# Why Can't Needham Sellers Price Off Last Year's Comps in 2026?
Key Takeaways
•The Myth: A widely cited year-over-year drop in Needham's median sale price means the town's market has cooled and sellers should price defensively this June.
•The Reality: For move-in-ready single-family homes under $3M, the headline drop is mostly a mix-shift — meaning the kind of homes that sold recently was different. More smaller, lower-priced units closed, which pulled the townwide median down. Per-square-foot prices actually rose about 6%, per the placed Needham market signals data.
•The Proof: Recent Needham data shows the average sale closed at 106% of asking (sale-to-list ratio — how the final sale price compares with the asking price). Buyers are still bidding above list for well-prepared single-family homes (see market signals table below).
•Important caveats: This read does not apply equally to every Needham seller. Condos (median 57 days on market — how long a home sits before a buyer signs a purchase agreement), luxury homes above $3M, and dated single-family homes need different strategies. See the segmentation section below.
•The Bottom Line: Pricing a move-in-ready single-family home off last year's town median can leave real money on the table. Anchor to $/sqft, sale-to-list ratio, and days on market from hyper-local comps — but layer in lot, condition, and street, because $/sqft alone can mislead too.
What Should Needham Sellers Know Before Listing This June?
Today is June 5, 2026 — one of the most consequential listing windows of the year.
And right now, a lot of Needham sellers are about to make the same expensive mistake.
They're seeing headlines about a year-over-year drop in Needham's median sale price and concluding the market has cooled. That reading is understandable. It's also incomplete.
The median moved because the mix of homes that sold changed. More smaller and lower-priced properties closed in recent months, and that pulled the townwide number down. That's not the same thing as your single-family home losing value at the same rate.

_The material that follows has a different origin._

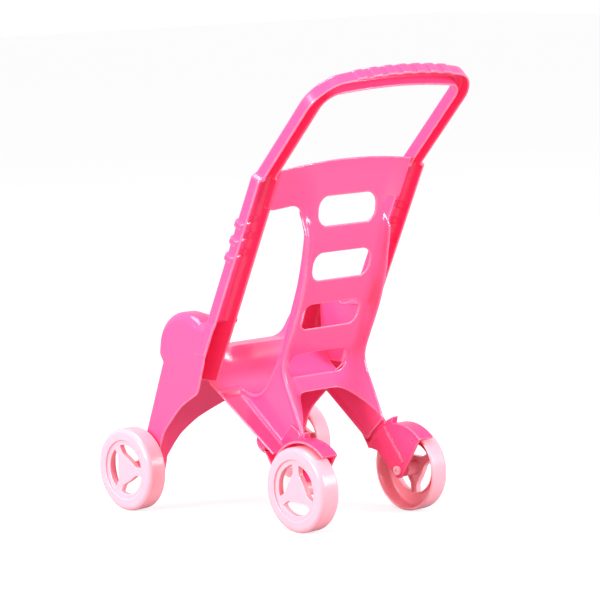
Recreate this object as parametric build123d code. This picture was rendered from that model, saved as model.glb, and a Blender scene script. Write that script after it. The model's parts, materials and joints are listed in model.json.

Here's what the town-level data actually shows:
Needham Market Signals Over the Last Six Months
Compares Needham median sale price, price per square foot, sale-to-list ratio, and single-family days on market signals for the roughly six months leading into June 2026.
| Category | Value | What It Means |
|---|---|---|
| Median sale price (year-over-year) | Down ~17% | Headline — but composition-driven |
| Price per square foot | Up ~6% (~$514/sqft) | Buyers paying more per foot |
| Average sale-to-list ratio | 106% of asking | Homes still selling over list |
| Median days on market (single-family) | 27 days | Demand is intact |
Several of those signals point to a market that remains competitive for move-in-ready single-family homes. If you price off the broad town median without accounting for that, you may be leaving a real asset on the table.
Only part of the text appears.